The result:Danny White broke his wrist. Steve Pelleur wasn’t the answer. The 6-2 start turned into a 7-9 nightmare, marking the team’s first losing record in 22 years.
Why it was not more disappointing: The talent base had eroded by 1986, and the team lacked a proven backup after the Cowboys traded Gary Hogeboom.
3. 1997 Season (6-10, 4th place in the NFC East)
The hype: The Cowboys were ready to reclaim their spot among the NFL’s best now that the distractions of 1996 were gone.
The result: The team never came together and struggled to stay above the .500 mark. Dallas stood at 6-5 after week 12, but a loss to the Packers started a five-game skid. This year marked the end of the Dallas dynasty of the 1990s.
Why it was not more disappointing: The team had been imploding for some time after winning Super Bowl XXX, so the result was disappointing but not entirely surprising.
2. 2008 Season (9-7, 3rd place in the NFC East)
The hype: The team would rebound from its devastating loss to the Giants in the 2007 playoffs to reach the Super Bowl.

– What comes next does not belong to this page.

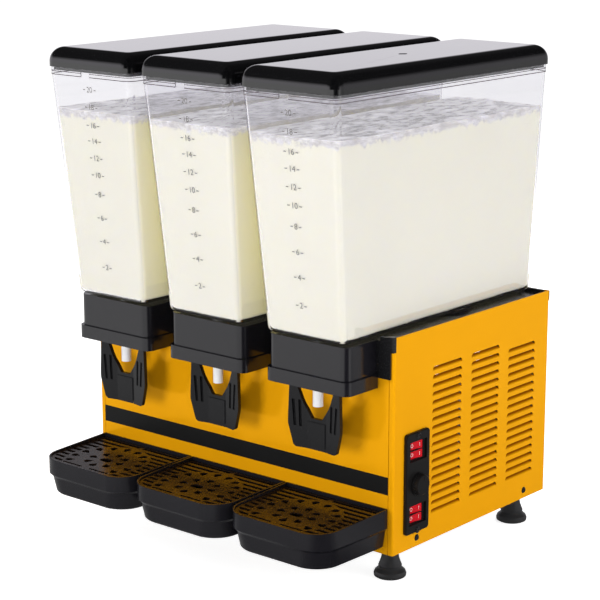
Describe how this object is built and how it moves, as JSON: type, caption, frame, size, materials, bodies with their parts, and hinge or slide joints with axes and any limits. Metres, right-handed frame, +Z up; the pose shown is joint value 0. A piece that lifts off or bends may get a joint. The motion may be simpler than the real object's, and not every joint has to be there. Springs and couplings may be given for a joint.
{
  "type": "cold drink dispenser",
  "caption": "Refrigerated drink dispenser with clear lift-off tanks over push-lever taps, removable drip trays and a louvred cooling cabinet.",
  "frame": {"origin": "centre of the bounding box on the floor, under the feet", "axes": "+Z up, -Y towards the user and the taps, +X to the user's right, where the control plate is"},
  "size_m": [0.5953, 0.5382, 0.7301],
  "materials": {
    "lid": "glossy black moulding",
    "tank": "clear polycarbonate",
    "white_plastic": "white moulding",
    "black_plastic": "semi-gloss black moulding",
    "grille_plastic": "glossy black moulding",
    "yellow_paint": "satin yellow enamel on steel sheet",
    "stripe": "thin black film",
    "red_plastic": "translucent red",
    "steel": "stainless steel",
    "screw": "blackened steel",
    "rubber": "soft black rubber",
    "gasket": "white silicone",
    "motor": "black enamel",
    "fins": "bare fins",
    "copper": "bare copper",
    "galvanised": "galvanised sheet"
  },
  "bodies": {
    "cabinet": {"base_pan": "galvanised", "cable_gland": "rubber", "compressor": "motor", "condenser": "fins", "control_plate": "black_plastic", "deck": "black_plastic", "evaporators": "steel", "fan_motor": "motor", "foot_front_left": "rubber", "foot_front_right": "rubber", "foot_rear_left": "rubber", "foot_rear_right": "rubber", "front_panel": "yellow_paint", "front_stripe": "stripe", "lever_pins": "steel", "lever_springs": "steel", "mixer_motors": "motor", "pipework": "copper", "rear_panel": "galvanised", "screws": "screw", "side_panel_left": "yellow_paint", "side_panel_right": "yellow_paint", "switch_body_lower": "black_plastic", "switch_body_upper": "black_plastic", "tank_gaskets": "gasket", "tap_housing_left": "black_plastic", "tap_housing_middle": "black_plastic", "tap_housing_right": "black_plastic", "thermostat": "black_plastic"},
    "tank_left": {"tank_left": "tank", "outlet_tube_left": "white_plastic"},
    "lid_left": {"lid_left": "lid"},
    "tap_plunger_left": {"tap_plunger_left": "white_plastic"},
    "tap_lever_left": {"tap_lever_left": "black_plastic"},
    "impeller_left": {"impeller_left": "white_plastic"},
    "drip_tray_left": {"drip_tray_left": "black_plastic"},
    "drip_grille_left": {"drip_grille_left": "grille_plastic"},
    "tank_middle": {"tank_middle": "tank", "outlet_tube_middle": "white_plastic"},
    "lid_middle": {"lid_middle": "lid"},
    "tap_plunger_middle": {"tap_plunger_middle": "white_plastic"},
    "tap_lever_middle": {"tap_lever_middle": "black_plastic"},
    "impeller_middle": {"impeller_middle": "white_plastic"},
    "drip_tray_middle": {"drip_tray_middle": "black_plastic"},
    "drip_grille_middle": {"drip_grille_middle": "grille_plastic"},
    "tank_right": {"tank_right": "tank", "outlet_tube_right": "white_plastic"},
    "lid_right": {"lid_right": "lid"},
    "tap_plunger_right": {"tap_plunger_right": "white_plastic"},
    "tap_lever_right": {"tap_lever_right": "black_plastic"},
    "impeller_right": {"impeller_right": "white_plastic"},
    "drip_tray_right": {"drip_tray_right": "black_plastic"},
    "drip_grille_right": {"drip_grille_right": "grille_plastic"},
    "rocker_upper_a": {"rocker_upper_a": "red_plastic"},
    "rocker_upper_b": {"rocker_upper_b": "red_plastic"},
    "rocker_lower_a": {"rocker_lower_a": "red_plastic"},
    "rocker_lower_b": {"rocker_lower_b": "red_plastic"},
    "thermostat_knob": {"thermostat_knob": "black_plastic"},
    "fan_blades": {"fan_blades": "fins"}
  },
  "joints": [
    {"name": "tank_left_lift", "type": "slide", "parent": "cabinet", "child": "tank_left", "axis": [0, 0, 1], "range_m": [0, 0.17]},
    {"name": "lid_left_lift", "type": "slide", "parent": "tank_left", "child": "lid_left", "axis": [0, 0, 1], "range_m": [0, 0.08]},
    {"name": "tap_lever_left_push", "type": "hinge", "parent": "cabinet", "child": "tap_lever_left", "pos_m": [-0.19415, -0.17915, 0.325], "axis": [1, 0, 0], "range_deg": [0, 16], "stiffness_Nm_per_rad": 0.35, "springref_deg": -20.05},
    {"name": "tap_plunger_left_rise", "type": "slide", "parent": "tank_left", "child": "tap_plunger_left", "axis": [0, 0, 1], "range_m": [0, 0.0036]},
    {"name": "impeller_left_spin", "type": "hinge", "parent": "cabinet", "child": "impeller_left", "pos_m": [-0.19415, 0.08285, 0.505], "axis": [0, 0, 1], "continuous": true},
    {"name": "drip_tray_left_pull", "type": "slide", "parent": "cabinet", "child": "drip_tray_left", "axis": [0, -1, 0], "range_m": [0, 0.16]},
    {"name": "drip_grille_left_lift", "type": "slide", "parent": "drip_tray_left", "child": "drip_grille_left", "axis": [0, 0, 1], "range_m": [0, 0.05]},
    {"name": "tank_middle_lift", "type": "slide", "parent": "cabinet", "child": "tank_middle", "axis": [0, 0, 1], "range_m": [0, 0.17]},
    {"name": "lid_middle_lift", "type": "slide", "parent": "tank_middle", "child": "lid_middle", "axis": [0, 0, 1], "range_m": [0, 0.08]},
    {"name": "tap_lever_middle_push", "type": "hinge", "parent": "cabinet", "child": "tap_lever_middle", "pos_m": [-0.00615, -0.17915, 0.325], "axis": [1, 0, 0], "range_deg": [0, 16], "stiffness_Nm_per_rad": 0.35, "springref_deg": -20.05},
    {"name": "tap_plunger_middle_rise", "type": "slide", "parent": "tank_middle", "child": "tap_plunger_middle", "axis": [0, 0, 1], "range_m": [0, 0.0036]},
    {"name": "impeller_middle_spin", "type": "hinge", "parent": "cabinet", "child": "impeller_middle", "pos_m": [-0.00615, 0.08285, 0.505], "axis": [0, 0, 1], "continuous": true},
    {"name": "drip_tray_middle_pull", "type": "slide", "parent": "cabinet", "child": "drip_tray_middle", "axis": [0, -1, 0], "range_m": [0, 0.16]},
    {"name": "drip_grille_middle_lift", "type": "slide", "parent": "drip_tray_middle", "child": "drip_grille_middle", "axis": [0, 0, 1], "range_m": [0, 0.05]},
    {"name": "tank_right_lift", "type": "slide", "parent": "cabinet", "child": "tank_right", "axis": [0, 0, 1], "range_m": [0, 0.17]},
    {"name": "lid_right_lift", "type": "slide", "parent": "tank_right", "child": "lid_right", "axis": [0, 0, 1], "range_m": [0, 0.08]},
    {"name": "tap_lever_right_push", "type": "hinge", "parent": "cabinet", "child": "tap_lever_right", "pos_m": [0.18185, -0.17915, 0.325], "axis": [1, 0, 0], "range_deg": [0, 16], "stiffness_Nm_per_rad": 0.35, "springref_deg": -20.05},
    {"name": "tap_plunger_right_rise", "type": "slide", "parent": "tank_right", "child": "tap_plunger_right", "axis": [0, 0, 1], "range_m": [0, 0.0036]},
    {"name": "impeller_right_spin", "type": "hinge", "parent": "cabinet", "child": "impeller_right", "pos_m": [0.18185, 0.08285, 0.505], "axis": [0, 0, 1], "continuous": true},
    {"name": "drip_tray_right_pull", "type": "slide", "parent": "cabinet", "child": "drip_tray_right", "axis": [0, -1, 0], "range_m": [0, 0.16]},
    {"name": "drip_grille_right_lift", "type": "slide", "parent": "drip_tray_right", "child": "drip_grille_right", "axis": [0, 0, 1], "range_m": [0, 0.05]},
    {"name": "rocker_upper_a_tilt", "type": "hinge", "parent": "cabinet", "child": "rocker_upper_a", "pos_m": [0.27755, -0.07415, 0.1983], "axis": [0, 0, 1], "range_deg": [0, 14]},
    {"name": "rocker_upper_b_tilt", "type": "hinge", "parent": "cabinet", "child": "rocker_upper_b", "pos_m": [0.27755, -0.07415, 0.1849], "axis": [0, 0, 1], "range_deg": [0, 14]},
    {"name": "rocker_lower_a_tilt", "type": "hinge", "parent": "cabinet", "child": "rocker_lower_a", "pos_m": [0.27755, -0.07415, 0.1046], "axis": [0, 0, 1], "range_deg": [0, 14]},
    {"name": "rocker_lower_b_tilt", "type": "hinge", "parent": "cabinet", "child": "rocker_lower_b", "pos_m": [0.27755, -0.07415, 0.0912], "axis": [0, 0, 1], "range_deg": [0, 14]},
    {"name": "thermostat_knob_turn", "type": "hinge", "parent": "cabinet", "child": "thermostat_knob", "pos_m": [0.28885, -0.07415, 0.1427], "axis": [1, 0, 0], "range_deg": [0, 270]},
    {"name": "fan_spin", "type": "hinge", "parent": "cabinet", "child": "fan_blades", "pos_m": [0.16385, 0.06285, 0.1518], "axis": [1, 0, 0], "continuous": true}
  ],
  "couplings": [
    {"joint": "tap_plunger_left_rise", "follows": "tap_lever_left_push", "m_per_rad": 0.01246},
    {"joint": "tap_plunger_middle_rise", "follows": "tap_lever_middle_push", "m_per_rad": 0.01246},
    {"joint": "tap_plunger_right_rise", "follows": "tap_lever_right_push", "m_per_rad": 0.01246}
  ]
}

The result: Dallas had a 3-0 record after three weeks and an 8-4 record after 12 games, but the team lacked the firepower it had in 2007. The Cowboys lost three of four to end the season, including a defeat to the Ravens in the last game at Texas Stadium and 44-6 humiliation to the Eagles in the season finale with a playoff berth on the line.
Why it was not more disappointing: The Cowboys had gone 9-7 in ’05 and ’06, and the team never looked like the 13-3 squad in ’08.
1. 2010 Season (6-10, 3rd place in the NFC East)
The hype: The Cowboys had finally turned the corner by winning a playoff game in 2009. The team was ready to compete for the NFC title.
The result: The Cowboys lost to Washington in week 1 and never recovered. After week 9, Dallas was 1-7 and heading nowhere. A 5-3 finish was respectable, but the squad’s defense was still among the league’s worst.
Why it is the more disappointing: The Cowboys had some (perhaps unrealistic) Super Bowl hopes in ’74, ’86, ’97, and ’08, but none of those teams completely collapsed the way the ’10 team did.